Exercise objective: In the entries that follow, the first line to write out is the one containing "crown.append(len(points) - 1)", and the last is the one containing "obj.parent = None". Reproduce that stretch exactly, with nothing before or after it.

============

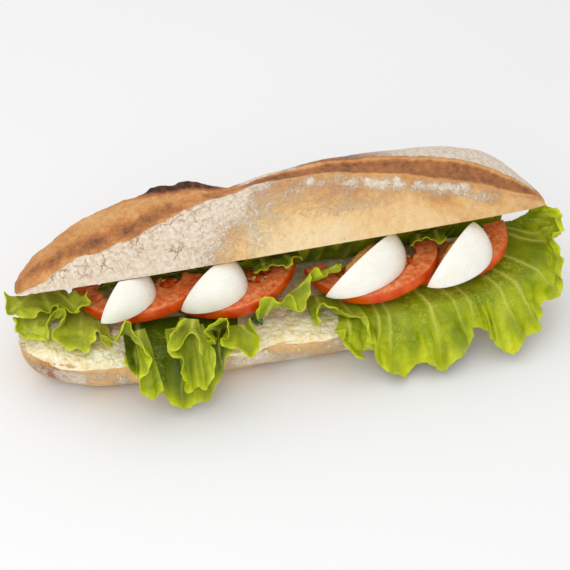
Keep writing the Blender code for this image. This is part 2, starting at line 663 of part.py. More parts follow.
def add_part(name, points, faces, look):
    mesh = bpy.data.meshes.new(name)
    mesh.from_pydata([tuple(float(c) * MM for c in p) for p in points], [], faces)
    mesh.validate()
    outward(mesh)
    for face in mesh.polygons:
        face.use_smooth = True
    mesh.update()
    part = bpy.data.objects.new(name, mesh)
    bpy.context.scene.collection.objects.link(part)
    material = bpy.data.materials.new(name)
    material.use_nodes = True
    shader = material.node_tree.nodes["Principled BSDF"]
    colour, roughness = look
    shader.inputs["Base Color"].default_value = (*colour, 1.0)
    shader.inputs["Roughness"].default_value = roughness
    shader.inputs["Metallic"].default_value = 0.0
    mesh.materials.append(material)
    return part


CRUST = ((0.62, 0.42, 0.22), 0.8)
PALE_CRUST = ((0.66, 0.52, 0.36), 0.85)
SPREAD_LOOK = ((0.80, 0.72, 0.50), 0.6)
TOMATO_LOOK = ((0.65, 0.12, 0.04), 0.3)
WHITE_LOOK = ((0.86, 0.85, 0.80), 0.3)
YOLK_LOOK = ((0.70, 0.42, 0.12), 0.8)
LEAF_LOOK = ((0.30, 0.48, 0.05), 0.4)


def make_bread_top(stations=44, around=17):
    a = np.linspace(0, 1, around)
    xs = end_spacing(stations, HALF_LENGTH - 0.6)
    rings = [top_place(top_surface(np.full(around, x), a)) for x in xs]
    first = top_place(np.array((-HALF_LENGTH - 0.3, 0, 1.0)))
    last = top_place(np.array((HALF_LENGTH + 0.3, 0, 1.0)))
    return skin(rings, first, last)


def make_bread_bottom(stations=34, around=13):
    a = np.linspace(0, 1, around)
    xs = end_spacing(stations, HALF_LENGTH - 0.6)
    rings = [base_surface(np.full(around, x), a) for x in xs]
    first = base_place(np.array((-HALF_LENGTH - 0.3, 0, BASE_CUT - 1.5)))
    last = base_place(np.array((HALF_LENGTH + 0.3, 0, BASE_CUT - 1.5)))
    return skin(rings, first, last)


def make_spread(stations=34, around=10):
    a = np.linspace(0, 1, around)
    xs = end_spacing(stations, SPREAD_HALF_LENGTH - 0.6)
    rings = [spread_surface(np.full(around, x), a) for x in xs]
    low = BASE_CUT + GAP
    first = base_place(np.array((-SPREAD_HALF_LENGTH - 0.2, 0, low + 0.6)))
    last = base_place(np.array((SPREAD_HALF_LENGTH + 0.2, 0, low + 0.6)))
    return skin(rings, first, last)


def make_egg_white(index, along_steps=12, turn_steps=6, pocket_steps=8, pocket_turns=4):
    start, along, up, side = egg_frame(index)
    length, half_width, lean = EGGS[index][2:5]
    low = math.radians(lean)
    yolk = YOLK_RADIUS * half_width / 19.0 + GAP
    middle = length * YOLK_PLACE

    def place(s, r, turn):
        return under_roof(start + along * s + (up * math.cos(turn) + side * math.sin(turn)) * r)

    turns = np.linspace(low, math.pi / 2, turn_steps + 1)
    ts = -np.cos(np.linspace(0, math.pi, along_steps + 1))
    points, faces = [], []

    def add(point):
        points.append(point)
        return len(points) - 1

    tip = add(place(0, 0, low))
    end = add(place(length, 0, low))
    outer = [[add(place((t + 1) * length / 2, half_width * float(egg_radius(t)), turn)) for turn in turns]
             for t in ts[1:-1]]
    for j in range(turn_steps):
        faces.append((tip, outer[0][j], outer[0][j + 1]))
        faces.append((end, outer[-1][j + 1], outer[-1][j]))
        for k in range(len(outer) - 1):
            faces.append((outer[k][j], outer[k + 1][j], outer[k + 1][j + 1], outer[k][j + 1]))
    near = add(place(middle - yolk, 0, low))
    far = add(place(middle + yolk, 0, low))
    pocket_angles = np.linspace(low, math.pi / 2, pocket_turns + 1)
    arcs = np.linspace(0, math.pi, pocket_steps + 1)[1:-1]
    inner = [[add(place(middle - yolk * math.cos(arc), yolk * math.sin(arc), turn))
              for turn in pocket_angles] for arc in arcs]
    for j in range(pocket_turns):
        faces.append((near, inner[0][j + 1], inner[0][j]))
        faces.append((far, inner[-1][j], inner[-1][j + 1]))
        for k in range(len(inner) - 1):
            faces.append((inner[k][j + 1], inner[k + 1][j + 1], inner[k + 1][j], inner[k][j]))
    upright = [tip] + [row[0] for row in outer] + [end, far] + [row[0] for row in reversed(inner)] + [near]
    base = [tip] + [row[-1] for row in outer] + [end, far] + [row[-1] for row in reversed(inner)] + [near]
    faces.append(tuple(reversed(upright)))
    faces.append(tuple(base))
    return points, faces


def make_egg_yolk(index, pocket_steps=8, pocket_turns=4):
    start, along, up, side = egg_frame(index)
    length, half_width, lean = EGGS[index][2:5]
    low = math.radians(lean)
    radius = YOLK_RADIUS * half_width / 19.0
    middle = length * YOLK_PLACE
    points, faces = [], []

    def place(s, r, turn):
        return under_roof(start + along * s + (up * math.cos(turn) + side * math.sin(turn)) * r)

    points.append(place(middle - radius, 0, low))
    points.append(place(middle + radius, 0, low))
    turns = np.linspace(low, math.pi / 2, pocket_turns + 1)
    arcs = np.linspace(0, math.pi, pocket_steps + 1)[1:-1]
    rows = []
    for arc in arcs:
        row = []
        for turn in turns:
            points.append(place(middle - radius * math.cos(arc), radius * math.sin(arc), turn))
            row.append(len(points) - 1)
        rows.append(row)
    for j in range(pocket_turns):
        faces.append((0, rows[0][j], rows[0][j + 1]))
        faces.append((1, rows[-1][j + 1], rows[-1][j]))
        for k in range(len(rows) - 1):
            faces.append((rows[k][j], rows[k + 1][j], rows[k + 1][j + 1], rows[k][j + 1]))
    loop = [0] + [row[0] for row in rows] + [1]
    heart = np.array(place(middle, radius * 0.42, low))
    out = (up * math.sin(low) - side * math.cos(low)) * YOLK_BULGE[index]
    crown = []
    for k in loop:
        points.append(under_roof(heart + (np.array(points[k]) - heart) * 0.6 + out))
        crown.append(len(points) - 1)
    for k in range(len(loop)):
        after = (k + 1) % len(loop)
        faces.append((loop[after], loop[k], crown[k], crown[after]))
    faces.append(tuple(reversed(crown)))
    faces.append(tuple([0] + [row[-1] for row in rows] + [1]))
    return points, faces


def main():
    for old in list(bpy.data.objects):
        bpy.data.objects.remove(old)
    add_part("bread_top", *make_bread_top(), CRUST)
    add_part("bread_bottom", *make_bread_bottom(), PALE_CRUST)
    add_part("spread", *make_spread(), SPREAD_LOOK)
    for k, data in enumerate(TOMATOES):
        add_part(f"tomato_{k + 1}", *skin(tomato_rings(data, k + 1, 21)), TOMATO_LOOK)
    for k in range(len(EGGS)):
        add_part(f"egg_white_{k + 1}", *make_egg_white(k), WHITE_LOOK)
        add_part(f"egg_yolk_{k + 1}", *make_egg_yolk(k), YOLK_LOOK)
    for name, sheet in lay_leaves().items():
        add_part(name, *leaf_solid(sheet, LEAF_THICK), LEAF_LOOK)


if __name__ == "__main__":
    main()
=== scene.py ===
"""Looks of the long filled sandwich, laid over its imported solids."""
import math

import bmesh
import bpy
import numpy as np
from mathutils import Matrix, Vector
from mathutils.bvhtree import BVHTree

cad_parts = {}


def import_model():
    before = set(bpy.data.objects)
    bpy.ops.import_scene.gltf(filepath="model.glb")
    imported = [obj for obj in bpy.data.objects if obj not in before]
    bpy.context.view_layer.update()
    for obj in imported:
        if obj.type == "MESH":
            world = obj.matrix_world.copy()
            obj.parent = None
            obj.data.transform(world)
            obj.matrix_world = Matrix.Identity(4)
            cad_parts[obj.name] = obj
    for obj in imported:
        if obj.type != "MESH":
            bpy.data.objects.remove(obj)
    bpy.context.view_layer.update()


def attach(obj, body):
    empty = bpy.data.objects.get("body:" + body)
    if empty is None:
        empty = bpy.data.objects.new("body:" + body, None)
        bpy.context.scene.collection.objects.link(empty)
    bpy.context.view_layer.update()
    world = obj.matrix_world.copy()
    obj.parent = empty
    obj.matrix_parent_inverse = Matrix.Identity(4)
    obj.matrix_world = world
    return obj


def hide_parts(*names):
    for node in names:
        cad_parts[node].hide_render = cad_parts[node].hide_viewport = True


# All sizes below are in millimetres; MM turns them into metres.
MM = 0.001

# Bread
HALF_LENGTH = 147.0
TOP_HALF_WIDTH = 37.0
TOP_SECTION = 2.3
TOP_TILT = math.radians(33.0)
TOP_PITCH = math.radians(-2.6)
TOP_YAW = math.radians(-1.5)
TOP_CENTRE = (1.7, 16.0, 46.4)
TOP_STATIONS = (-147, -138, -120, -100, -80, -60, -35, -10, 20, 50, 80, 100, 120, 135, 144, 147)
TOP_HEIGHTS = (5, 15, 25.7, 35.2, 39.5, 40.4, 38.6, 39.8, 43.4, 44, 42.2, 39.6, 31.5, 17, 7, 3)
BASE_HALF_WIDTH = 38.5
BASE_CUT = 25.5
BASE_DROP = 29.7
BASE_SECTION = 2.1
BASE_YAW = math.radians(1.0)
BASE_SHIFT = 0.8

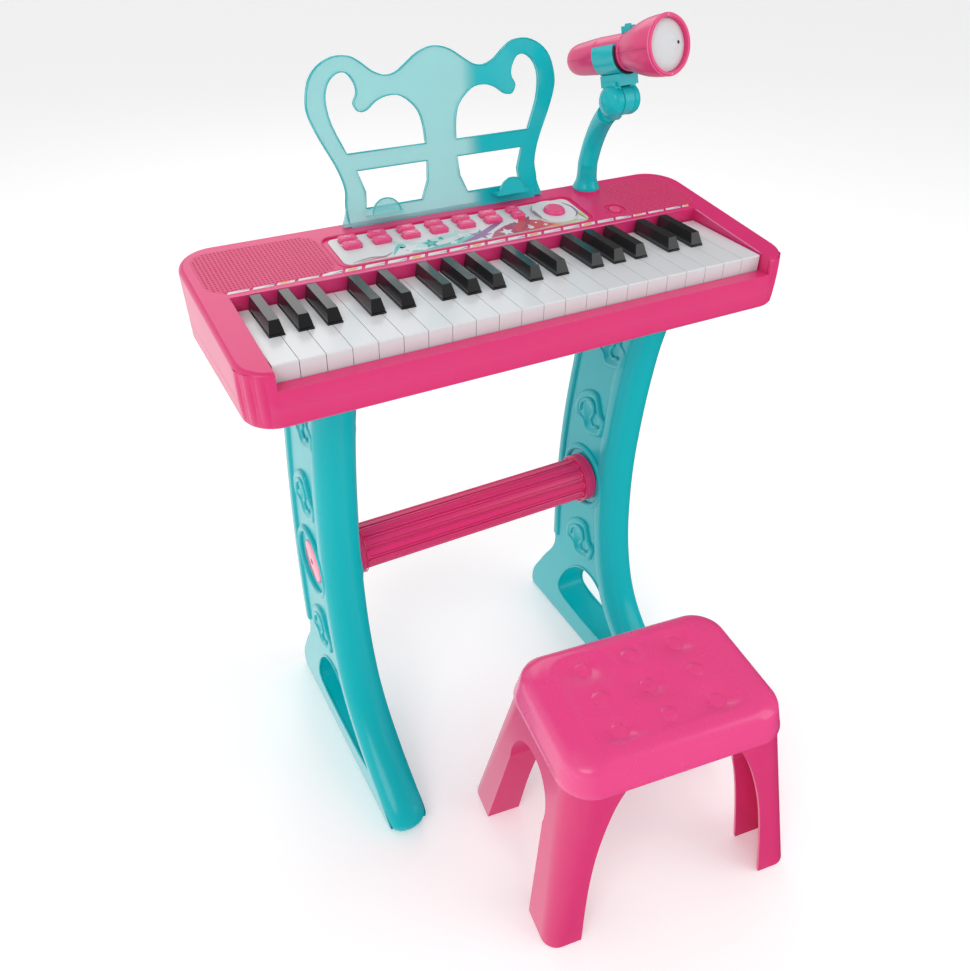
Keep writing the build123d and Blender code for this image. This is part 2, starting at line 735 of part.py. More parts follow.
leg(-1, "leg_left")
leg(1, "leg_right")

BAR_HALF = LEG_OUT - LEG_W
with BuildPart() as crossbar:
    with BuildSketch(Plane.YZ.offset(-BAR_HALF - 9)):
        with Locations((BAR_Y, BAR_Z)):
            Circle(21.1)
            Circle(17.0, mode=Mode.SUBTRACT)
    extrude(amount=2 * BAR_HALF + 18)
    with BuildSketch(Plane.YZ.offset(-BAR_HALF + 12)):
        with Locations((BAR_Y, BAR_Z)):
            with PolarLocations(21.6, 12):
                RectangleRounded(2.6, 5.6, 1.0)
    extrude(amount=2 * BAR_HALF - 24, mode=Mode.SUBTRACT)
    for side in (-1, 1):
        with BuildSketch(Plane.YZ.offset(side * (BAR_HALF - 6.1) - 4.5)):
            with Locations((BAR_Y, BAR_Z)):
                Circle(24.5)
                Circle(17.0, mode=Mode.SUBTRACT)
        extrude(amount=9)
save(crossbar, "crossbar")

with BuildPart() as crossbar_caps:
    for side in (-1, 1):
        with BuildSketch(Plane.YZ.offset(side * (LEG_OUT - 1.8) - 2.2)):
            with Locations((BAR_Y, BAR_Z)):
                Circle(21.0)
        extrude(amount=4.4)
        with BuildSketch(Plane.YZ.offset(side * (LEG_OUT - 14) - 11)):
            with Locations((BAR_Y, BAR_Z)):
                Circle(16.9)
                Circle(14.5, mode=Mode.SUBTRACT)
        extrude(amount=22)
save(crossbar_caps, "crossbar_caps")


# ---------------------------------------------------------------- stool
STOOL_SIDE = Vector(math.cos(math.radians(STOOL_YAW)), math.sin(math.radians(STOOL_YAW)), 0)
STOOL_BACK = Vector(-STOOL_SIDE.Y, STOOL_SIDE.X, 0)


def stool_plane(z):
    """Level plane at height z, squared to the stool."""
    return Plane(origin=(STOOL_X, STOOL_Y, z), x_dir=STOOL_SIDE, z_dir=(0, 0, 1))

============

Correct result:
        crown.append(len(points) - 1)
    for k in range(len(loop)):
        after = (k + 1) % len(loop)
        faces.append((loop[after], loop[k], crown[k], crown[after]))
    faces.append(tuple(reversed(crown)))
    faces.append(tuple([0] + [row[-1] for row in rows] + [1]))
    return points, faces


def main():
    for old in list(bpy.data.objects):
        bpy.data.objects.remove(old)
    add_part("bread_top", *make_bread_top(), CRUST)
    add_part("bread_bottom", *make_bread_bottom(), PALE_CRUST)
    add_part("spread", *make_spread(), SPREAD_LOOK)
    for k, data in enumerate(TOMATOES):
        add_part(f"tomato_{k + 1}", *skin(tomato_rings(data, k + 1, 21)), TOMATO_LOOK)
    for k in range(len(EGGS)):
        add_part(f"egg_white_{k + 1}", *make_egg_white(k), WHITE_LOOK)
        add_part(f"egg_yolk_{k + 1}", *make_egg_yolk(k), YOLK_LOOK)
    for name, sheet in lay_leaves().items():
        add_part(name, *leaf_solid(sheet, LEAF_THICK), LEAF_LOOK)


if __name__ == "__main__":
    main()
=== scene.py ===
"""Looks of the long filled sandwich, laid over its imported solids."""
import math

import bmesh
import bpy
import numpy as np
from mathutils import Matrix, Vector
from mathutils.bvhtree import BVHTree

cad_parts = {}


def import_model():
    before = set(bpy.data.objects)
    bpy.ops.import_scene.gltf(filepath="model.glb")
    imported = [obj for obj in bpy.data.objects if obj not in before]
    bpy.context.view_layer.update()
    for obj in imported:
        if obj.type == "MESH":
            world = obj.matrix_world.copy()
            obj.parent = None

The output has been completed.